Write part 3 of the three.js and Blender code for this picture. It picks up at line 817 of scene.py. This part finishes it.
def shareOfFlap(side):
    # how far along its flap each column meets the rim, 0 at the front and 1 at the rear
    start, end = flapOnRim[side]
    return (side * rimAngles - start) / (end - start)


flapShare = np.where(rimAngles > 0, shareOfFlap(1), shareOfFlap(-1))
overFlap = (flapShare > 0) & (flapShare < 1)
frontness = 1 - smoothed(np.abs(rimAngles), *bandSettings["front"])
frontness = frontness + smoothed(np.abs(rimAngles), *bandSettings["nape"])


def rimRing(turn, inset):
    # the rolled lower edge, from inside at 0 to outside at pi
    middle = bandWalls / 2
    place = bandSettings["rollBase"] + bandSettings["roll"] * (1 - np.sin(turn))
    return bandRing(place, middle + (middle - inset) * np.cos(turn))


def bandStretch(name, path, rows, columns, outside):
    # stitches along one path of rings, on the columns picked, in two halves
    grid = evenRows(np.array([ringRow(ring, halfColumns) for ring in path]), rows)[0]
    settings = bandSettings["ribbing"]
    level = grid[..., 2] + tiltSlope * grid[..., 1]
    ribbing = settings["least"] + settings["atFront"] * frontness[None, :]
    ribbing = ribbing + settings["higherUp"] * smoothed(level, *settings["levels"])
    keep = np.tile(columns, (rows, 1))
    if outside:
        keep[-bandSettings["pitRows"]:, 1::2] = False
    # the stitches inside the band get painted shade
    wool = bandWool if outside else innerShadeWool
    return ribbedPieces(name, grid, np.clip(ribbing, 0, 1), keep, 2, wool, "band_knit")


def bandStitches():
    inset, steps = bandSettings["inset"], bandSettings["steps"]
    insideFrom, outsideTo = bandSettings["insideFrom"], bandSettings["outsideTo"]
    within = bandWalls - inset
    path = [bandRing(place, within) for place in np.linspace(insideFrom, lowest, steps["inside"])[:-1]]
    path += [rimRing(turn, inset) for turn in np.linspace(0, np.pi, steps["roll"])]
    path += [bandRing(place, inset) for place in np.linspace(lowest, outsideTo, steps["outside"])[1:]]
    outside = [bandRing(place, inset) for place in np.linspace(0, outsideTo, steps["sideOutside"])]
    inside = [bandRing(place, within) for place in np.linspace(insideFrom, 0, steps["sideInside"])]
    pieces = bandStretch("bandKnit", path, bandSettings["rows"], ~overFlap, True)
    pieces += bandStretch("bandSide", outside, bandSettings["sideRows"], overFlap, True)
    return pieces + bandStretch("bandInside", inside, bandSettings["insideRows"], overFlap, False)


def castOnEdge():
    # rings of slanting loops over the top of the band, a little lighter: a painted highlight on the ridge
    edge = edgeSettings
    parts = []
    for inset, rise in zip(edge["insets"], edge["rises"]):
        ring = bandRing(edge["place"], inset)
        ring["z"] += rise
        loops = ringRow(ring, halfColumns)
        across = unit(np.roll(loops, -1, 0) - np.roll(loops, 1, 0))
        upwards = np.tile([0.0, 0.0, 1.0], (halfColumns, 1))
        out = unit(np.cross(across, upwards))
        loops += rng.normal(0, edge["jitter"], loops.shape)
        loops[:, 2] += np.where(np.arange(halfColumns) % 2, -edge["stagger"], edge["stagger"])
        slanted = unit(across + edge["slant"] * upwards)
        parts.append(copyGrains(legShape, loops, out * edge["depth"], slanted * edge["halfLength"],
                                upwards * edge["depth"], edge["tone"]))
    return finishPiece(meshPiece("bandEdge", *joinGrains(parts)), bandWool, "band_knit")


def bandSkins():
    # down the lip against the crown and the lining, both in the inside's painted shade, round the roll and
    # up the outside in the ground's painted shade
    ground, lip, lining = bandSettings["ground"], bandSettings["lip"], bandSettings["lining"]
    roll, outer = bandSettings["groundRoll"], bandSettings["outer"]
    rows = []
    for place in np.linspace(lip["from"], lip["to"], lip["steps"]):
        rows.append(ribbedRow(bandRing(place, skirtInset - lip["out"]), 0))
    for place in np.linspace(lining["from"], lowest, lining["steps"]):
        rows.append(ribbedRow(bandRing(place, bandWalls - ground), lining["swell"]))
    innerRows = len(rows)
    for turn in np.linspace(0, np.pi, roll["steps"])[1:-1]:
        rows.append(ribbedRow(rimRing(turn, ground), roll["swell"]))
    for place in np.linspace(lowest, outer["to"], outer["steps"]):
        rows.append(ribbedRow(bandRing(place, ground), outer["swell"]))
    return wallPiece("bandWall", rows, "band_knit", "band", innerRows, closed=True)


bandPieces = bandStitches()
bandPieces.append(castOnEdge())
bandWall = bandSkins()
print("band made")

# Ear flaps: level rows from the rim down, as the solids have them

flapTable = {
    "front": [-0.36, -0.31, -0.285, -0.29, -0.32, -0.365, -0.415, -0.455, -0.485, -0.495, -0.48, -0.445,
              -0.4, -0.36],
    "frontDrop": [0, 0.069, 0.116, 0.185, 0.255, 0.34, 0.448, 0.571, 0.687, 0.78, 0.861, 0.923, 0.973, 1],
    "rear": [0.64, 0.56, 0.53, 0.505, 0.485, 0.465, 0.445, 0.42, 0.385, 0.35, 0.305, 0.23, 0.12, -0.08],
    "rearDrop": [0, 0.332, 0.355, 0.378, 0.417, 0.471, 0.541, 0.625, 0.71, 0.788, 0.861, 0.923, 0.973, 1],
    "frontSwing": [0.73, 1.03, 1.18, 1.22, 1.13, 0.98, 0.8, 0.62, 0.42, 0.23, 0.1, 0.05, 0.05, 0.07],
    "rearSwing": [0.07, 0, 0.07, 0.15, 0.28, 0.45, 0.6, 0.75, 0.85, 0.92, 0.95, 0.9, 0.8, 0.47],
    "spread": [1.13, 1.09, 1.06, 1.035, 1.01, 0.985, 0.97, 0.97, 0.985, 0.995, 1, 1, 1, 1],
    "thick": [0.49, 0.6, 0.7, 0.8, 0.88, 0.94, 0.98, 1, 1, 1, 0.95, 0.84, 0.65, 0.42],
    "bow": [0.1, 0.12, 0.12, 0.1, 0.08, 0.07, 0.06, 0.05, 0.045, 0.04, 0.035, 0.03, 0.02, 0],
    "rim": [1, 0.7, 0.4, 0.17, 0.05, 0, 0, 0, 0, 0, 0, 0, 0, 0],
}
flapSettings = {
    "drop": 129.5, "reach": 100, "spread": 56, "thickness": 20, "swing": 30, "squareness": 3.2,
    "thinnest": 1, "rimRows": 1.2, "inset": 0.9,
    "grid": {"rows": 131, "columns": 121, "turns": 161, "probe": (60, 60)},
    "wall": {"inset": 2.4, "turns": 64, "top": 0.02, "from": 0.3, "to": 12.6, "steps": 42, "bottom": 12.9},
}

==

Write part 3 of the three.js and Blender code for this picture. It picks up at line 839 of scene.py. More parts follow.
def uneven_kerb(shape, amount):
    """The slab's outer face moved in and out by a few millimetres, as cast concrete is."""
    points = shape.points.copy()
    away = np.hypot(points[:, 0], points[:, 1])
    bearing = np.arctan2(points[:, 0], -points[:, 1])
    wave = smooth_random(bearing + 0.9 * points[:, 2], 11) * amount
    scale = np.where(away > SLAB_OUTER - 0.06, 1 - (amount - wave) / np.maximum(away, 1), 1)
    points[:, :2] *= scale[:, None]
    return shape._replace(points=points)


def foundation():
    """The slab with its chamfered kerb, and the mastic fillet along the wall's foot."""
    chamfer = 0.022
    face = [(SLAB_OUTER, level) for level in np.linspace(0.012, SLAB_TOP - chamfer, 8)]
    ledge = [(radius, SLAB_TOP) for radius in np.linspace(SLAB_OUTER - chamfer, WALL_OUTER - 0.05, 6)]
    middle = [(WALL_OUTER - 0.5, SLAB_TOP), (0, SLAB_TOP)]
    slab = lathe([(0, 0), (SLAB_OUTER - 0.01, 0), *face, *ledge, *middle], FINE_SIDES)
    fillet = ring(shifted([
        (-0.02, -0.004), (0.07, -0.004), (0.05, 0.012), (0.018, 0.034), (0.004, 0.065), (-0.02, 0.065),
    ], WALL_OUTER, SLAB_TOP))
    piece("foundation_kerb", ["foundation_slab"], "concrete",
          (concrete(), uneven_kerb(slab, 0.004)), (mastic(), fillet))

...

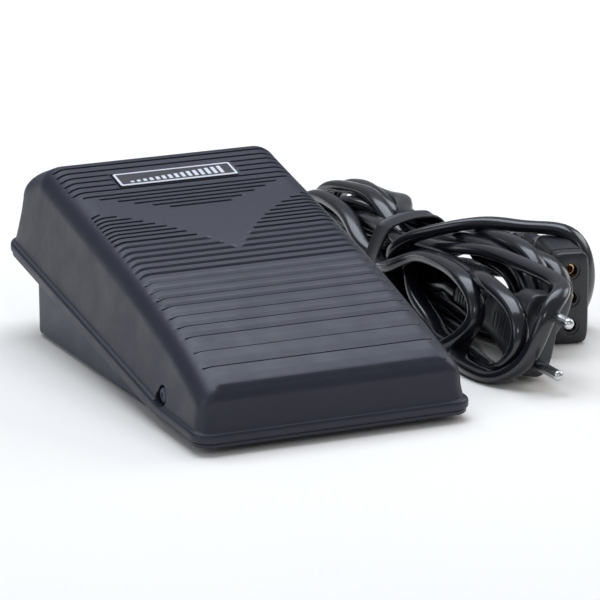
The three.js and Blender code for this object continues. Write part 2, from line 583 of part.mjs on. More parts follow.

SET PROBLEM:
Print exactly the run of lines that starts at the line with "part finishes it." and ends at the line with "return (side *". Leave out every other line.

ANSWER TO THIS TASK:
Write part 3 of the three.js and Blender code for this picture. It picks up at line 817 of scene.py. This part finishes it.
def shareOfFlap(side):
    # how far along its flap each column meets the rim, 0 at the front and 1 at the rear
    start, end = flapOnRim[side]
    return (side * rimAngles - start) / (end - start)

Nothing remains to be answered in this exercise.